Considerato preliminarmente che l'art. 16 della Costituzione garantisce il diritto alla libera circolazione e che, per potere concretamente esercitare tale diritto come conducente di veicolo a motore, è necessario che il soggetto sia munito di patente di guida;

che, altresì, per regola generale la patente di guida nel territorio italiano va rilasciata dall'autorità amministrativa italiana (art. 116 del decreto legislativo n. 285 del 1992);

che a questa regola fa parziale eccezione l'art. 135 del nuovo codice della strada (che riproduce l'art. 98 del vecchio codice) che consente ai conducenti muniti di patente di guida o di permesso internazionale, rilasciati da uno Stato estero, la guida nel territorio del nostro Paese di autoveicoli e motoveicoli delle stesse categorie per le quali è valida la loro patente o il loro permesso nel Paese di rilascio; e che la circolazione con patente straniera viene tollerata fino ad un anno successivo all'acquisto della residenza in Italia per dare tempo alle pratiche di conversione o al conseguimento di patente italiana;

che, come affermato da questa Corte (sentenza n. 121 del 1973) a proposito del citato art. 98 del vecchio codice della strada, la ratio di detta regola è quella di agevolare quei soggetti che, residenti in uno Stato estero, trascorrano in Italia brevi periodi di permanenza; si favorisce così la circolazione stradale internazionale, che consiste (secondo la definizione che ne dà l'art. 4 della Convenzione di Ginevra del 19 settembre 1949, resa esecutiva in Italia con la legge 19 marzo 1952, n. 1049) in una circolazione di veicoli che implichi il passaggio di almeno una frontiera;

che l'art. 136 del nuovo codice della strada (che subentra all'art. 98–bis del vecchio codice) distingue due ipotesi di conversione della patente: quella dell'atto rilasciato da uno Stato dell'Unione Europea, per la cui conversione è sufficiente la residenza in uno Stato membro; e quella di patente rilasciata da uno Stato non comunitario, per la quale l'art. 136, comma 2, del d.lgs. n. 285 del 1992 prevede l'applicazione delle disposizioni del comma 1, purché a condizione di reciprocità o in presenza di altri eventuali requisiti previsti in accordi internazionali particolari;

che mentre la patente estera può avere giuridico rilievo nel nostro ordinamento solo attraverso la sua conversione, ove non sussistano queste condizioni, lo straniero, sia pure munito di patente di guida estera, che consegua quella italiana, dovrà essere considerato, nel triennio dal conseguimento, come gli altri neopatentati e assoggettato al relativo regime giuridico;

che il suddetto diverso trattamento non implica alcuna violazione del principio di uguaglianza, il quale impone che situazioni eguali siano trattate allo stesso modo e che siano, invece, disciplinate diversamente le situazioni differenti (sentenza n. 121 del 1973);

che, pertanto, la questione deve essere dichiarata manifestamente infondata.

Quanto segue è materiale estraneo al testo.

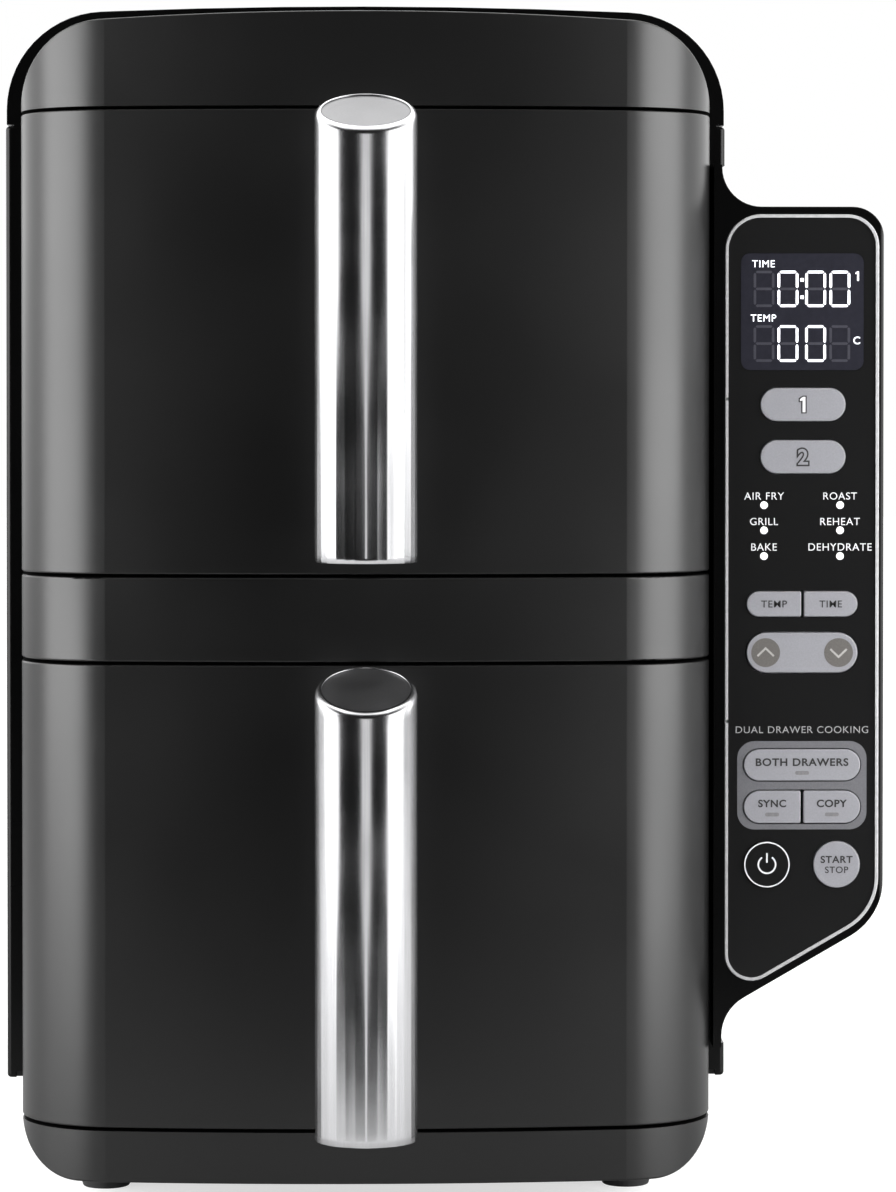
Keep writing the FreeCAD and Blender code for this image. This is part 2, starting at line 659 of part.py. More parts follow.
# ---------------------------------------------------------------- control pod
def pod_corners(inset):
    """Front view of the pod as (x, z, radius). The lower edge slopes and both roots are hollowed."""
    slope = math.tan(math.radians(pod_slope))
    lift = inset / math.cos(math.radians(pod_slope))
    right = pod_x - inset
    outer_z = pod_slope_z - inset * slope + lift
    bracket = pod_bracket_x - inset
    inner_z = pod_slope_z - (pod_x - bracket) * slope + lift
    return [(pod_inner_x + inset, pod_low_z + inset, 0), (bracket, pod_low_z + inset, 0),
            (bracket, inner_z, 14 + inset), (right, outer_z, 21 - inset),
            (right, pod_top_z - inset, 10 - inset), (bracket, pod_top_z - inset, 12.5 + inset),
            (bracket, pod_high_z - inset, 0), (pod_inner_x + inset, pod_high_z - inset, 0)]


def panel_corners(inset):
    """Outline of the bezel ring as (x, z, radius)."""
    slope = math.tan(math.radians(pod_slope))
    lift = inset / math.cos(math.radians(pod_slope))
    left, right, top = bezel_left + inset, bezel_right - inset, bezel_top_z - inset
    right_z = bezel_slope_z - inset * slope + lift
    left_z = bezel_slope_z - (bezel_right - left) * slope + lift
    return [(left, left_z, 8.5 - inset), (right, right_z, 19 - inset),
            (right, top, 10 - inset), (left, top, 11.4 - inset)]


def pod_plan(inset):
    """Plan view of the pod as (x, y, radius): square to the front, swept back to the cabinet's side."""
    inner = side_cover_x - cover_t + 0.2
    return [(pod_inner_x, pod_front_y + inset, 0), (pod_x - inset, pod_front_y + inset, 1.2),
            (pod_x - inset, 66 - inset, 22), (side_cover_x - 0.6, pod_back_y - inset, 0),
            (inner, pod_back_y - inset, 0), (inner, shell_y, 0), (pod_inner_x, shell_y, 0)]


def control_housing():
    z1, z2 = pod_low_z, pod_high_z
    outer = prism_y(pod_corners(0), pod_front_y, pod_back_y)
    outer = outer.common(prism_z(pod_plan(0), z1, z2))
    room = prism_y(panel_corners(0), pod_front_y - 1, pod_back_y)
    room = room.common(prism_z([(116, pod_front_y - 2, 0), (pod_x - pod_wall, pod_front_y - 2, 0),
                                (pod_x - pod_wall, 64, 20), (116, 124, 0)], z1, z2))
    lead_in = prism_y(panel_corners(-0.06), pod_front_y - 1, pod_front_y + 8)
    wires = box(pod_inner_x, 118, 64, 88, 130, 250)
    save("control_housing", outer.cut([room, lead_in, wires]))


def pill(x1, x2, z1, z2, y1, y2, left=True, right=True):
    """Key outline with full rounds at the chosen ends."""
    r = (z2 - z1) / 2 - 0.05
    lr, rr = r if left else 0.6, r if right else 0.6
    return prism_y([(x1, z1, lr), (x2, z1, rr), (x2, z2, rr), (x1, z2, lr)], y1, y2)


# Keys as x1, x2, z1, z2 and which ends are round
keys = {
    "zone_1_key": (125.2, 152.2, 248.0, 258.5, True, True),
    "zone_2_key": (125.2, 152.2, 231.4, 241.9, True, True),
    "temp_key": (120.9, 138.2, 185.9, 193.9, True, False),
    "time_key": (139.1, 156.1, 185.9, 193.9, False, True),
    "adjust_rocker": (120.9, 156.1, 168.1, 180.8, True, True),
    "both_zones_key": (120.0, 157.1, 133.7, 143.7, True, True),
    "sync_key": (120.0, 138.1, 120.2, 130.5, True, False),
    "copy_key": (139.0, 157.1, 120.2, 130.5, False, True),
    "power_key": (120.0, 134.8, 99.6, 114.4, True, True),
    "start_key": (142.2, 157.0, 99.6, 114.4, True, True),
}
display = (119.0, 158.0, 264.2, 301.2)
mode_light_x = (126.4, 150.6)
mode_light_z = (221.3, 213.3, 205.1)
mode_light_r = 1.2


def control_panel():
    """Bezel ring, fascia, display, lights, board and the keys behind their holes."""
    ring = prism_y(panel_corners(0), panel_face_y - 0.5, panel_face_y + 3)
    ring = rim_fillet(ring, 0.35, lambda e: abs(e.BoundBox.YMax - panel_face_y + 0.5) < 1e-3)
    ring = ring.cut(prism_y(panel_corners(bezel_w), panel_face_y - 1, panel_face_y + 4))
    notches = [box(113, 115.5, panel_face_y - 1, panel_face_y + 0.6, z - 0.45, z + 0.45)
               for z in (255.0, 152.6)]
    save("panel_bezel", ring.cut(notches))

    face = prism_y(panel_corners(bezel_w), panel_face_y, panel_face_y + panel_t)
    holes = []
    for name, (x1, x2, z1, z2, left, right) in keys.items():
        g = key_gap + (0.15 if name == "adjust_rocker" else 0)
        outer_left, outer_right = (g if left else 0.5), (g if right else 0.5)
        holes.append(pill(x1 - outer_left, x2 + outer_right, z1 - g, z2 + g,
                          panel_face_y - 1, panel_face_y + panel_t + 1, left, right))
    x1, x2, z1, z2 = display
    holes.append(prism_y(rectangle(x1 - 0.1, x2 + 0.1, z1 - 0.1, z2 + 0.1, 3.1),
                         panel_face_y - 1, panel_face_y + panel_t + 1))
    lights = [(x, z) for x in mode_light_x for z in mode_light_z]
    holes += [rod_y(x, z, mode_light_r + 0.06, panel_face_y - 1, panel_face_y + panel_t + 1)
              for x, z in lights]
    posts = [rod_y(x, z, 2, panel_face_y + 1, board_y)
             for x, z in ((122, 158), (154.5, 158), (122, 304.8), (154.5, 304.8), (138.5, 213))]
    save("panel_fascia", fuse([face.cut(holes)] + posts + rocker_bearings()))

    save("mode_lights", Part.makeCompound([rod_y(x, z, mode_light_r, panel_face_y - 0.1, board_y)
                                           for x, z in lights]))
    back = panel_face_y + panel_t
    lens = [prism_y(rectangle(x1, x2, z1, z2, 3), panel_face_y - 0.05, back + 1),
            prism_y(rectangle(x1 - 1, x2 + 1, z1 - 1, z2 + 1, 3.5), back, back + 1)]
    save("display_lens", fuse(lens))
    save("display_module", box(x1 + 2, x2 - 2, back + 1, board_y, z1 + 2, z2 - 2))

    outline = [(118, 104, 4), (158, 104, 4), (158, 307, 4), (118, 307, 4)]
    board = [prism_y(outline, board_y, board_y + 1.6)]
    for name, (x1, x2, z1, z2, left, right) in keys.items():
        mid_x, mid_z = (x1 + x2) / 2, (z1 + z2) / 2
        spots = (mid_x - rocker_stem_x, mid_x + rocker_stem_x) if name == "adjust_rocker" else (mid_x,)
        board += [box(x - 3, x + 3, board_y - switch_t, board_y + 0.1, mid_z - 3, mid_z + 3) for x in spots]
    save("control_board", fuse(board))
    for name, spec in keys.items():
        save(name, key_body(name, *spec))


def rocker_bearings():
    """Two blocks behind the fascia, above and below the rocker, that hold its pivot pins."""
    x1, x2, z1, z2 = keys["adjust_rocker"][:4]
    middle = (x1 + x2) / 2
    first, last = key_flange + 0.3, key_flange + 1.9
    blocks = [box(middle - 2.6, middle + 2.6, panel_face_y + panel_t - 0.1, pivot_y + 2.2, low, high)
              for low, high in ((z1 - last, z1 - first), (z2 + first, z2 + last))]
    bore = rod_z(middle, pivot_y, pivot_r + shaft_clearance, z1 - last - 1, z2 + last + 1)
    return [block.cut(bore) for block in blocks]


def key_body(name, x1, x2, z1, z2, left, right):
    """Cap proud of the fascia, a retaining flange behind it and a stem towards its switch."""
    front = panel_face_y - key_proud
    back = key_flange_y + key_flange_t
    mid_x, mid_z = (x1 + x2) / 2, (z1 + z2) / 2
    cap = pill(x1, x2, z1, z2, front, back, left, right)
    cap = rim_fillet(cap, 0.35, lambda e: abs(e.BoundBox.YMax - front) < 1e-3)
    flange_left, flange_right = (key_flange if left else 0.0), (key_flange if right else 0.0)
    flange = pill(x1 - flange_left, x2 + flange_right, z1 - key_flange, z2 + key_flange,
                  key_flange_y, back, left, right)
    if name == "adjust_rocker":
        behind = [rod_y(mid_x + side * rocker_stem_x, mid_z, stem_r, key_flange_y + 0.5, stem_y)
                  for side in (-1, 1)]
        behind.append(rod_z(mid_x, pivot_y, pivot_r, z1 - key_flange - 2, z2 + key_flange + 2))
    else:
        behind = [rod_y(mid_x, mid_z, stem_r, key_flange_y + 0.5, stem_y)]
    return fuse([cap, flange] + behind)


# ---------------------------------------------------------------- build and export
front_frame()
housing_shell()
side_covers()
base_pan()
rear_cover()
power_board()
chamber_fittings()
control_housing()
control_panel()
for cell, height in cell_z.items():
    drawer_front(cell, height)
    handle(cell, height)
    basket(cell, height)
    crisper_plate(cell, height)
    chamber(cell, height)
    heater(cell, height)
    fan_guard(cell, height)
    motor(cell, height)
    fans(cell, height)

os.makedirs("parts", exist_ok=True)
for node, shape in parts.items():
    shape.exportStep(os.path.join("parts", node + ".step"))
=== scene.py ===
import json
import math

import bmesh
import bpy
from mathutils import Matrix, Vector


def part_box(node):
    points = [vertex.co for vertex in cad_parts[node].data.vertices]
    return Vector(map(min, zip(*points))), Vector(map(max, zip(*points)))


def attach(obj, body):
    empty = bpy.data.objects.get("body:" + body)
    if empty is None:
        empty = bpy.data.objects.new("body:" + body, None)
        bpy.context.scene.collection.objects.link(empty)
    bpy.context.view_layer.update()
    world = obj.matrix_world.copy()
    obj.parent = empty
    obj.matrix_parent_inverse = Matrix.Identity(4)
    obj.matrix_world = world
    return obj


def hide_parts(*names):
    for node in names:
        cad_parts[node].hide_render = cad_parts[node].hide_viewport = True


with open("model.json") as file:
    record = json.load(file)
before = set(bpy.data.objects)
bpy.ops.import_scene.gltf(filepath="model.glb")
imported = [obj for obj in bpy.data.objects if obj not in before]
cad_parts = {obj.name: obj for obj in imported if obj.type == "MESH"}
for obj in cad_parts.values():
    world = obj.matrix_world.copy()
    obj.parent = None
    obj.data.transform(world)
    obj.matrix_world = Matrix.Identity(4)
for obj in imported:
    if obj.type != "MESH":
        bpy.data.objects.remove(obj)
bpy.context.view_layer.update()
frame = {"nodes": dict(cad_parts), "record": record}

MM = 0.001

# ---------------------------------------------------------------- sizes of what is drawn here
PRINT_DEPTH = 0.05 * MM            # thickness of ink, lit segments and key symbols
PRINT_LIFT = 0.02 * MM             # how far ink stands off the face under it
TEXT_DEPTH = 0.05                  # of a letter as it is made, in the font's own unit
LETTER_SPACING = 1.10
BLUNTEST_MITRE = 0.4               # keeps the corners of a stroke from growing long

LENS_FLANGE = 1.0 * MM             # hidden edge of the display window, behind the fascia
KEY_FLANGE = 0.9 * MM              # hidden edge of a key, behind the fascia
KEY_GAP = 0.35 * MM                # between a key's cap and the grey field round it

HANDLE_SLOPE = math.radians(22.9)  # slope of a handle's top, lower at the front
HANDLE_WALL = 0.42 * MM
RIM_ROUND = 2.0 * MM               # round edge at the top of a handle's sleeve
FOOT_ROUND = 0.5 * MM              # round edge at its bottom
WEB_HALF = 7.4 * MM                # half the slot behind a handle, where its web enters
SLOT_BELOW_TOP = 6.0 * MM          # where that slot ends
SLEEVE_STEPS, SLEEVE_LEVELS = 240, 60
FACET_STEP = math.radians(12)      # width of one flat on the lower half of a handle
RIDGE_REACH = math.radians(40)     # how far the hollows beside the front ridge reach
RIDGE_HOLLOW = 0.020               # their depth, as a share of the handle's radius
FLATS_GROWTH, FLATS_DELAY = 1.75, 0.55   # they start DELAY / GROWTH of the way down, full 1 / GROWTH on

# Camera, in front of the drawers and opposite the middle of the cabinet
CAMERA_DISTANCE = 1.300
CAMERA_HEIGHT = 0.2531
CAMERA_PITCH = math.radians(0.9789)    # looking down
CAMERA_YAW = math.radians(1.1180)      # looking right
SENSOR_MM = 36.0                       # height of the picture on the sensor
LENS_MM = 126.906
LENS_SHIFT = -0.10                     # of the picture's height

FLOOR_REACH = 0.28                 # of the bright floor in front of the drawers
FLOOR_HALF, FLOOR_BACK = 6.0, 8.0
FLOOR_DARK, FLOOR_LIGHT = (0.44, 0.44, 0.44), (0.46, 0.46, 0.46)
FLOOR_LIFT = 0.65                  # light of its own that the camera sees in it

ROOM_DARK, ROOM_WHITE = (0.002, 0.002, 0.002), (1, 1, 1)
ROOM_DARK_TO, ROOM_WHITE_FROM = 0.42, 0.66   # from 0 behind the camera to 1 behind the object
ROOM_STRENGTH = 2.2
SOFTBOX_TALL = 1.6
SOFTBOX_Z = 0.35
AIM_Z = 0.19                       # softboxes point at the middle of the cabinet, at this height


# ---------------------------------------------------------------- places, read from the frame
def box_of(node):
    low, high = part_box(node)
    return Vector(low), Vector(high)


FRONT_LOW, FRONT_HIGH = box_of("drawer_front_upper")
CABINET_X = (FRONT_LOW.x + FRONT_HIGH.x) / 2
FRONT_Y = FRONT_LOW.y
PANEL_Y = box_of("panel_fascia")[0].y
AIM = (CABINET_X, 0.0, AIM_Z)
LENS_LOW, LENS_HIGH = box_of("display_lens")
DISPLAY_LEFT = LENS_LOW.x + LENS_FLANGE
DISPLAY_TOP = LENS_HIGH.z - LENS_FLANGE


# ---------------------------------------------------------------- materials
def new_material(name):
    material = bpy.data.materials.new(name)
    material.use_nodes = True
    tree = material.node_tree
    shader = tree.nodes["Principled BSDF"]
    return material, tree, shader


def noise(tree, scale, detail, stretch=(1, 1, 1)):
    """Noise in object space. scale is in cycles a metre, stretch multiplies it along each axis."""
    coords = tree.nodes.new("ShaderNodeTexCoord")
    mapping = tree.nodes.new("ShaderNodeMapping")
    texture = tree.nodes.new("ShaderNodeTexNoise")
    mapping.inputs["Scale"].default_value = stretch
    texture.inputs["Scale"].default_value = scale
    texture.inputs["Detail"].default_value = detail
    tree.links.new(coords.outputs["Object"], mapping.inputs["Vector"])
    tree.links.new(mapping.outputs["Vector"], texture.inputs["Vector"])
    return texture.outputs["Fac"]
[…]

Visti gli artt. 26, secondo comma, della legge 11 marzo 1953, n. 87, e 9, secondo comma, delle norme integrative per i giudizi davanti alla Corte costituzionale.

PER QUESTI MOTIVI

LA CORTE COSTITUZIONALE

dichiara la manifesta infondatezza della questione di legittimità costituzionale del combinato disposto dell'art. 117, commi 4 e 5, dell'art. 130, comma 2, dell'art. 136, comma 7, e dell'art. 142, comma 9, del decreto legislativo 30 aprile 1992, n. 285 (Nuovo codice della strada), sollevata, in riferimento all’art. 3 della Costituzione, dal Pretore di Pordenone con l'ordinanza in epigrafe.

Così deciso in Roma, nella sede della Corte costituzionale, Palazzo della Consulta, l'8 marzo 2000.

Cesare MIRABELLI, Presidente

Fernando SANTOSUOSSO, Redattore

Depositata in cancelleria il 22 marzo 2000.